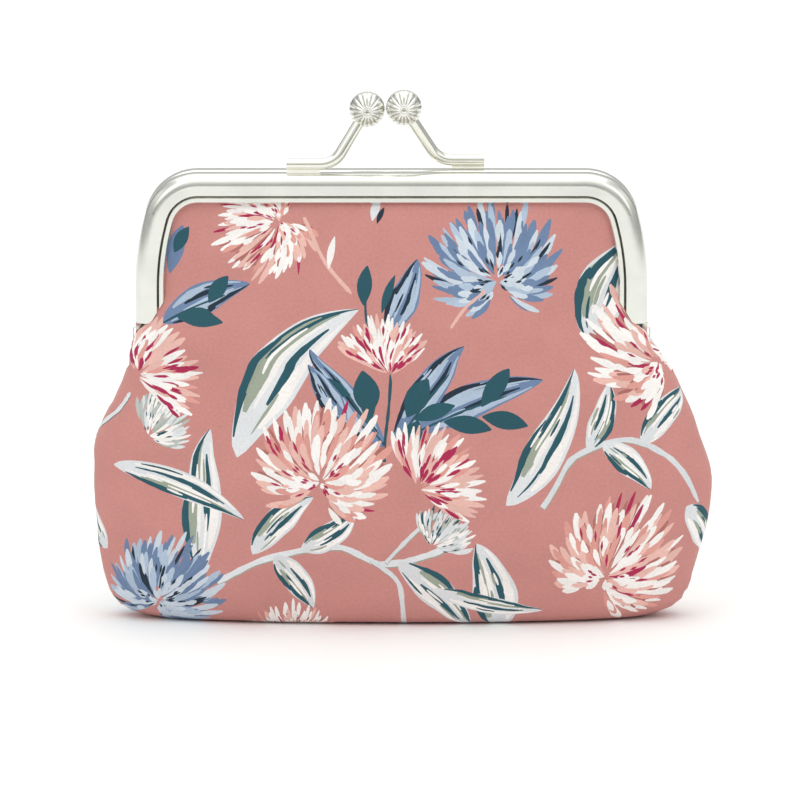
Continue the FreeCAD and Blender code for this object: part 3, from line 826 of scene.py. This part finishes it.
# ---- Materials ----
class Nodes:
    """The nodes of a material or a world, added one at a time."""

    def __init__(self, owner):
        owner.use_nodes = True
        self.owner = owner
        self.tree = owner.node_tree
        self.shader = self.tree.nodes.get("Principled BSDF")

    def add(self, kind, **values):
        """A node with its settings and its inputs' values. An input's name has _ for a space."""
        node = self.tree.nodes.new("ShaderNode" + kind)
        for key, value in values.items():
            if key in node.bl_rna.properties:
                setattr(node, key, value)
            else:
                node.inputs[key.replace("_", " ")].default_value = value
        return node

    def link(self, source, target):
        self.tree.links.new(source, target)

    def texture(self, kind, vector=None, **values):
        """A texture's value, along the object's own coordinates unless others are given."""
        node = self.add("Tex" + kind, **values)
        self.link(vector or self.add("TexCoord").outputs["Object"], node.inputs["Vector"])
        return node.outputs["Fac"]

    def ramp(self, source, *stops):
        """The colour between two stops at the source's value."""
        node = self.add("ValToRGB")
        for element, (position, colour) in zip(node.color_ramp.elements, stops):
            element.position = position
            element.color = (*colour, 1)
        self.link(source, node.inputs["Fac"])
        return node.outputs["Color"]

    def multiplied(self, first, second):
        node = self.add("Mix", data_type="RGBA", blend_type="MULTIPLY")
        node.inputs[0].default_value = 1.0
        self.link(first, node.inputs[6])
        self.link(second, node.inputs[7])
        return node.outputs[2]

    def number(self, source, low, high, **values):
        """The value 0 to 1, or From_Min to From_Max, turned into low to high."""
        node = self.add("MapRange", To_Min=low, To_Max=high, **values)
        self.link(source, node.inputs["Value"])
        return node.outputs["Result"]

    def math(self, operation, *values):
        node = self.add("Math", operation=operation)
        for socket, value in zip(node.inputs, values):
            if isinstance(value, float):
                socket.default_value = value
            else:
                self.link(value, socket)
        return node.outputs["Value"]

    def bump(self, height, strength, distance):
        node = self.add("Bump", Strength=strength, Distance=distance)
        self.link(height, node.inputs["Height"])
        self.link(node.outputs["Normal"], self.shader.inputs["Normal"])

    def surface(self, colour, roughness, **values):
        """The shader's colour and roughness from other nodes, and plain values for its other inputs."""
        self.link(colour, self.shader.inputs["Base Color"])
        self.link(roughness, self.shader.inputs["Roughness"])
        for key, value in values.items():
            self.shader.inputs[key.replace("_", " ")].default_value = value


def new_material(name):
    return Nodes(bpy.data.materials.new(name))


def woven(nodes, coordinates, pitch):
    """The height of a plain weave, 0 to 1, with its two thread directions along X and Y."""
    split = nodes.add("SeparateXYZ")
    nodes.link(coordinates, split.inputs[0])
    waves = []
    for axis, other in (("X", "Y"), ("Y", "X")):
        angle = nodes.math("MULTIPLY", split.outputs[axis], 2 * math.pi / pitch)
        across = nodes.math("MULTIPLY", split.outputs[other], math.pi / pitch)
        thread = nodes.math("ABSOLUTE", nodes.math("SINE", angle))
        waves.append(nodes.math("MULTIPLY", thread, nodes.math("SINE", across)))
    return nodes.math("MULTIPLY_ADD", nodes.math("ADD", *waves), 0.25, 0.5)


def printed_cloth():
    """Printed cotton: a fine plain weave under flat printed colours."""
    nodes = new_material("printed_cloth")
    paint = nodes.add("VertexColor", layer_name="print").outputs["Color"]
    threads = nodes.add("Attribute", attribute_name="threads").outputs["Vector"]
    slub = nodes.texture("Noise", threads, Scale=2.2, Detail=4.0, Roughness=0.6)
    broad = nodes.texture("Noise", threads, Scale=0.12, Detail=3.0)
    fleck = nodes.ramp(slub, (0.25, (0.90,) * 3), (0.75, (1.06,) * 3))
    shade = nodes.ramp(broad, (0.3, (0.96,) * 3), (0.7, (1.03,) * 3))
    colour = nodes.multiplied(nodes.multiplied(paint, fleck), shade)
    nodes.surface(colour, nodes.number(slub, 0.80, 0.95), Specular_IOR_Level=0.25, Sheen_Weight=0.12,
                  Sheen_Roughness=0.5)
    nodes.bump(nodes.math("ADD", woven(nodes, threads, 0.42), slub), 0.22, 0.00012)
    return nodes.owner


def fleece():
    """White wadding: soft, matted and slightly lumpy."""
    nodes = new_material("fleece")
    fibres = nodes.texture("Noise", Scale=2600.0, Detail=6.0, Roughness=0.7, Distortion=0.8)
    lumps = nodes.texture("Noise", Scale=260.0, Detail=3.0)
    mixed = nodes.math("ADD", fibres, lumps)
    tone = nodes.ramp(mixed, (0.35, linear(222, 219, 210)), (0.8, linear(247, 245, 239)))
    nodes.surface(tone, nodes.number(fibres, 0.9, 1.0), Specular_IOR_Level=0.1, Sheen_Weight=0.3)
    nodes.bump(mixed, 0.5, 0.0004)
    return nodes.owner


def lining_cloth():
    """Plain cream cotton with a visible weave."""
    nodes = new_material("lining_cloth")
    scaled = nodes.add("VectorMath", operation="SCALE", Scale=1 / MM)
    nodes.link(nodes.add("TexCoord").outputs["Object"], scaled.inputs[0])
    slub = nodes.texture("Noise", scaled.outputs[0], Scale=1.6, Detail=5.0)
    turn = nodes.add("Mapping", Rotation=(math.pi / 2, 0, 0))
    nodes.link(scaled.outputs[0], turn.inputs["Vector"])
    tone = nodes.ramp(slub, (0.3, linear(226, 215, 196)), (0.75, linear(242, 234, 218)))
    nodes.surface(tone, nodes.number(slub, 0.8, 0.95), Specular_IOR_Level=0.2, Sheen_Weight=0.1)
    nodes.bump(nodes.math("ADD", woven(nodes, turn.outputs[0], 0.5), slub), 0.3, 0.00015)
    return nodes.owner


def nickel(name, tone, roughness, spread, stretch=(1.0, 1.0, 1.0), wear=0.02, hollow_shade=None):
    """Bright nickel plate with fine wiping marks and small uneven patches.

    Its last argument is the colour of a painted shade that darkens the hollows of a mesh that marks them.
    """
    nodes = new_material(name)
    along = nodes.add("Mapping", Scale=stretch)
    nodes.link(nodes.add("TexCoord").outputs["Object"], along.inputs["Vector"])
    marks = nodes.texture("Noise", along.outputs[0], Scale=1500.0, Detail=4.0, Roughness=0.6)
    patches = nodes.texture("Noise", Scale=140.0, Detail=3.0)
    darker = tuple(c * 0.90 for c in tone)
    colour = nodes.ramp(patches, (0.3, darker), (0.65, tone))
    # Painted shade: the colour is darkened where the mesh marks a hollow
    if hollow_shade:
        hollow = nodes.add("Attribute", attribute_name="hollow").outputs["Fac"]
        colour = nodes.multiplied(colour, nodes.ramp(hollow, (0.1, (1, 1, 1)), (1.0, hollow_shade)))
    nodes.surface(colour, nodes.math("MULTIPLY_ADD", marks, spread, roughness), Metallic=1.0)
    nodes.bump(nodes.math("ADD", marks, patches), wear, 0.0002)
    return nodes.owner


def twisted(name, scale, dark, light, roughness, relief, **values):
    """Twisted paper or thread, with its strands running round it at a slant."""
    nodes = new_material(name)
    twist = nodes.texture("Wave", Scale=scale, wave_type="BANDS", bands_direction="DIAGONAL", **values)
    tone = nodes.ramp(twist, (0.1, linear(*dark)), (0.9, linear(*light)))
    nodes.surface(tone, nodes.number(twist, *roughness))
    nodes.bump(twist, *relief)
    return nodes.owner


def table_top():
    """A plain, matt, almost white table."""
    nodes = new_material("table_top")
    grain = nodes.texture("Noise", Scale=30.0, Detail=5.0)
    tone = nodes.ramp(grain, (0.3, (0.96,) * 3), (0.7, (0.98,) * 3))
    nodes.surface(tone, nodes.number(grain, 0.7, 0.8))
    return nodes.owner


def dress(piece, material):
    piece.data.materials.clear()
    piece.data.materials.append(material)


GATHER_DEPTH = 0.16
UNEVEN_DEPTH = 0.22


def puckers(points, half_lengths, rows, seed):
    """Small gathers where the cloth goes into the channel, and slight unevenness everywhere."""
    chance = random.Random(seed)

    def drawn(count, *ranges):
        return [[chance.uniform(*limits) for limits in ranges] for _ in range(count)]

    s = ACROSS * half_lengths[:, None]
    waves = drawn(7, (0.5, 1.6), (0, 2 * math.pi), (0.4, 1.0))
    gather = sum(size * np.sin(pitch * s + phase) for pitch, phase, size in waves) / 4
    slow = drawn(8, (0.08, 0.22), (0.05, 0.2), (0, 6.3))
    uneven = sum(np.sin(a * s + b * rows[:, None] + c) for a, b, c in slow) / 8
    height = points[:, :, 2]
    lip = np.clip((height - 54) / 10, 0, 1) * np.clip((71.0 - height) / 3, 0, 1)
    away = np.clip((1 - np.abs(ACROSS)) * half_lengths[:, None] / 6, 0, 1)
    free = away * np.clip(height / 6, 0, 1) * np.clip((70.0 - height) / 4, 0, 1)
    return GATHER_DEPTH * gather * lip * away + UNEVEN_DEPTH * uneven * free


# ---- Building ----
outer, outer_half, outer_rows = cloth_grid()
outer_normals = grid_normals(outer)
moved = swollen(outer, outer_half)
outer = outer + moved

CLOTH = printed_cloth()
FLEECE = fleece()
LINING = lining_cloth()
THREAD = twisted("thread", 2400.0, (188, 126, 118), (222, 166, 156), (0.6, 0.8), (0.4, 0.0001),
                 Distortion=1.0)
BALL_TONE = linear(242, 241, 236)
# Painted shade: the darker colour put in the clasp balls' flutes and dimples
HOLLOW_SHADE = linear(186, 184, 174)

# Side, whether it is mirrored, and the seed of its print
for side, mirrored, seed in (("front", False, 11), ("back", True, 29)):
    body = f"{side}_half"
    relief = puckers(outer, outer_half, outer_rows, seed)
    shell = outer + outer_normals * relief[:, :, None]
    cloth = printed_panel(f"{side}_cloth", shell, outer_half, outer_rows, seed, mirrored)
    dress(cloth, CLOTH)
    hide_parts(f"{side}_panel_upper", f"{side}_panel_lower")

    grid, _, _ = cloth_grid(PADDING_INSET)
    padding = layer_sheet(f"{side}_padding", grid + moved * PADDING_SWELL, mirrored, PADDING_THICKNESS)
    dress(padding, FLEECE)
    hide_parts(f"{side}_padding_upper", f"{side}_padding_lower")

    grid, half, rows = cloth_grid(LINING_INSET)
    lining = layer_sheet(f"{side}_lining", grid + moved * LINING_SWELL, mirrored)
    dress(lining, LINING)
    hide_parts(f"{side}_lining_upper", f"{side}_lining_lower")
    for piece in (cloth, padding, lining):
        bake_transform(piece)

    ball = fluted_ball(f"{side}_ball", f"{side}_clasp_ball")
    # The ball's flutes and dimple get painted shade
    dress(ball, nickel("ball_metal", BALL_TONE, 0.12, 0.12, wear=0.08, hollow_shade=HOLLOW_SHADE))
    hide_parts(f"{side}_clasp_ball")
    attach(ball, body)

# Seams: stitches that join the two outer cloths at the sides and under the base
SIDE_STITCH_WIDTH = 0.45
BASE_STITCH_WIDTH = 0.4
BASE_SEAM_ENDS = (-40, 0, 0.28), (40, 0, 0.28)
BASE_SEAM_POINTS = 60
sewn = outer[:, -1, 2] <= SEWN_BELOW
for side, column, sign in (("left", 0, -1.0), ("right", -1, 1.0)):
    line = outer[sewn, column] * (1, 0, 1)
    sewn_seam(f"{side}_seam", line, (sign, 0.0, 0.0), SIDE_STITCH_WIDTH, f"{side}_seam_thread")
line = np.linspace(*BASE_SEAM_ENDS, BASE_SEAM_POINTS)
sewn_seam("base_seam", line, (0.0, 0.0, -1.0), BASE_STITCH_WIDTH, "bottom_seam_thread")

CAD_MATERIALS = {
    "_frame": nickel("frame_metal", linear(234, 233, 226), 0.16, 0.12, (0.05, 1.0, 1.0)),
    "_clasp_arm": nickel("clasp_metal", linear(238, 236, 226), 0.12, 0.10),
    "_rivet": nickel("rivet_metal", linear(240, 239, 232), 0.2, 0.12),
    "_paper_cord": twisted("paper_cord", 900.0, (196, 170, 128), (226, 204, 166), (0.75, 0.95),
                           (0.5, 0.0002), Distortion=2.0, Detail=2.0),
}
for name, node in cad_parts.items():
    for ending, material in CAD_MATERIALS.items():
        if name.endswith(ending):
            dress(node, material)

# ---- Stage ----
FLOOR_SIZE = 4.0
FLOOR_DROP = 0.0002  # keeps the floor and the purse apart
bpy.ops.mesh.primitive_grid_add(x_subdivisions=4, y_subdivisions=4, size=FLOOR_SIZE)
floor = bpy.context.object
floor.name = "floor"
floor.location.z = -FLOOR_DROP
dress(floor, table_top())

scene = bpy.context.scene
scene.view_settings.view_transform = "Standard"
sky = Nodes(bpy.data.worlds.new("studio"))
way = sky.add("SeparateXYZ")
sky.link(sky.add("TexCoord").outputs["Generated"], way.inputs[0])


def sky_step(value, begin, finish, low, high):
    """A soft step in the sky's brightness."""
    return sky.number(value, low, high, From_Min=begin, From_Max=finish, interpolation_type="SMOOTHSTEP")


# A white tent: brightest overhead, dim at the horizon, with two soft gaps at the sides
GAP_PLACE = 0.62  # how far to each side a gap's middle is
CAMERA_WHITE = 1.1
gap = sky.math("SUBTRACT", sky.math("ABSOLUTE", way.outputs["X"]), GAP_PLACE)
gap = sky_step(sky.math("ABSOLUTE", gap), 0.05, 0.22, 0.55, 1.0)
low = sky_step(way.outputs["Z"], 0.02, 0.15, 0.37, 0.54)
high = sky_step(way.outputs["Z"], 0.15, 0.9, 1.0, 2.6)
tent = sky.math("MULTIPLY", sky.math("MULTIPLY", low, high), gap)
# What the camera sees past the table's edge is plain white
seen = sky.add("LightPath").outputs["Is Camera Ray"]
tent = sky.math("MAXIMUM", tent, sky.math("MULTIPLY", seen, CAMERA_WHITE))
background = sky.tree.nodes["Background"]
sky.link(tent, background.inputs["Strength"])
background.inputs["Color"].default_value = (0.98, 1.0, 0.98, 1)
scene.world = sky.owner

# Soft lights: name, place, size and power
LIGHT_AIM = Vector((0, 0, 0.04))
for name, place, size, power in (
    ("key_left", (-0.45, -0.45, 0.45), (0.35, 0.5), 0.49),
    ("key_right", (0.5, -0.4, 0.4), (0.35, 0.5), 0.41),
    ("top", (0, 0.05, 0.9), (0.9, 0.9), 1.23),
):
    data = bpy.data.lights.new(name, "AREA")
    data.shape = "RECTANGLE"
    data.size, data.size_y = size
    data.energy = power
    light = add_object(name, data)
    light.location = place
    light.rotation_euler = (LIGHT_AIM - Vector(place)).to_track_quat("-Z", "Y").to_euler()

CAMERA_RISE = 10.5  # degrees above the level
CAMERA_DISTANCE = 1.6
PICTURE_WIDTH = 800 * 0.1667 * MM  # pixels, and millimetres to a pixel at the purse
AIM = Vector((0.0014, 0.0, 0.0363))
rise = math.radians(CAMERA_RISE)
data = bpy.data.cameras.new("camera")
camera = add_object("camera", data)
camera.location = AIM + Vector((0, -math.cos(rise), math.sin(rise))) * CAMERA_DISTANCE
camera.rotation_euler = (AIM - camera.location).to_track_quat("-Z", "Y").to_euler()
data.sensor_width = 36.0
data.lens = data.sensor_width * CAMERA_DISTANCE / PICTURE_WIDTH
scene.camera = camera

####

WORK INSTRUCTIONS -> Lines from the start of the material above through the line containing "of a material" are to be duplicated exactly, and only those.

WRITTEN RESPONSE ->
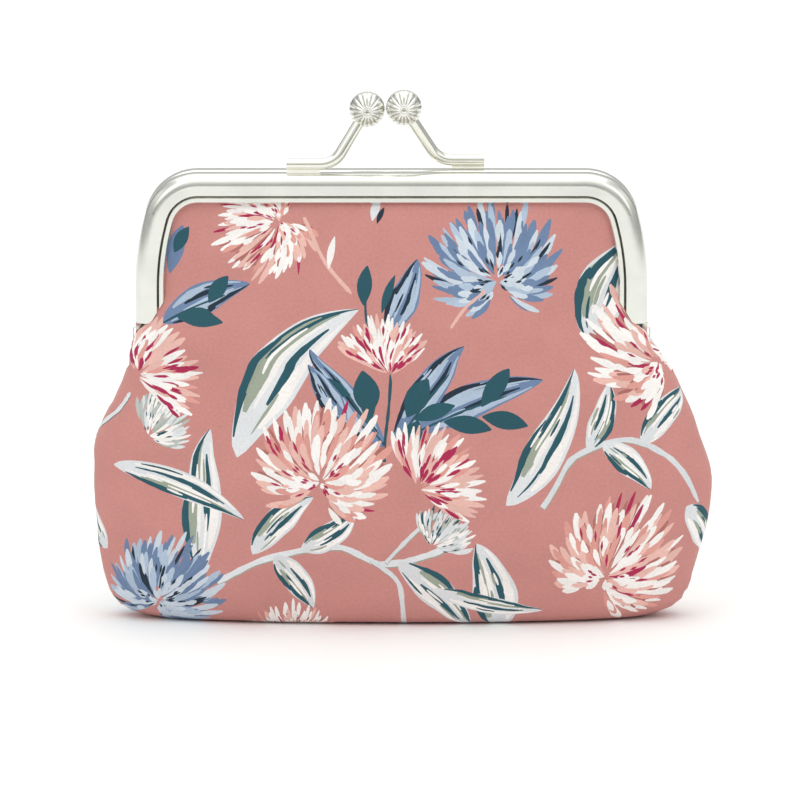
Continue the FreeCAD and Blender code for this object: part 3, from line 826 of scene.py. This part finishes it.
# ---- Materials ----
class Nodes:
    """The nodes of a material or a world, added one at a time."""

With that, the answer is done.